Hi all,
I started an ITS module implementation relying on my generic ITS processor. See the processed files here
external-rules.xml contains the rules, currently only for text analytics. inputfile.xml is an XLIFF 2.1 input file, currently with ITS Text Analytics information. The output is as a list of XPath expressions in nodelist-with-its-information.xml and as inline annotations in output-inline-annotation.xml
The output shows one issue which we had discussed before, see below, taken from output-inline-annotation.xml
<source>
<itsAnn xmlns=""/>
<sm id="sm1"
type="itsm:generic"
itsm:taClassRef="http://nerd.eurecom.fr/ontology#Place"
itsm:taIdentRef="http://dbpedia.org/resource/Arizona">
<itsAnn xmlns="">
<elem>
<taClassRefPointer xmlns:xlf2="urn:oasis:names:tc:xliff:document:2.0"
xmlns:its="http://www.w3.org/2005/11/its"
xmlns:datc="http://example.com/datacats"
itsm:taClassRef="http://nerd.eurecom.fr/ontology#Place"/>
<taIdentRefPointer xmlns:xlf2="urn:oasis:names:tc:xliff:document:2.0"
xmlns:its="http://www.w3.org/2005/11/its"

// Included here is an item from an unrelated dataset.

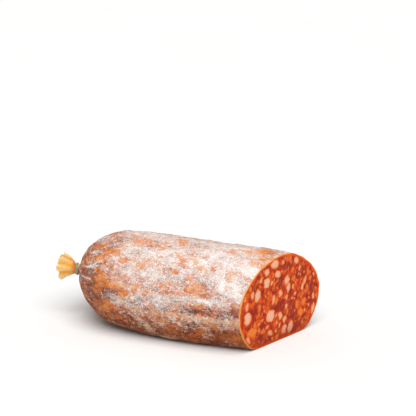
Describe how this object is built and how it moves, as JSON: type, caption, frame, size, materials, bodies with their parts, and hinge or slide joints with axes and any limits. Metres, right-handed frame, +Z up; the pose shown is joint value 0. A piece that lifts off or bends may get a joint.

xmlns:datc="http://example.com/datacats"
itsm:taIdentRef="http://dbpedia.org/resource/Arizona"/>
</elem>
</itsAnn>
</sm>Arizona<em startRef="sm1">
<itsAnn xmlns=""/>
</em>
</source>
With the ITS rules file, „sm“ is annotated to have the text analytics information. But it is actually the content between sm and em that should be annotated. I don’t know how to resolve this. Maybe we should add to the ITS module the constraint that extends general ITS processors: if the selected element is XLIFF sm, apply the ITS information to the next em which corresponds to sm, via the startRef attribute. This would be a small burden on the ITS processors, but would greatly simply the creation of the ITS/XLIFF rules file.
Thoughts?
Best,
Felix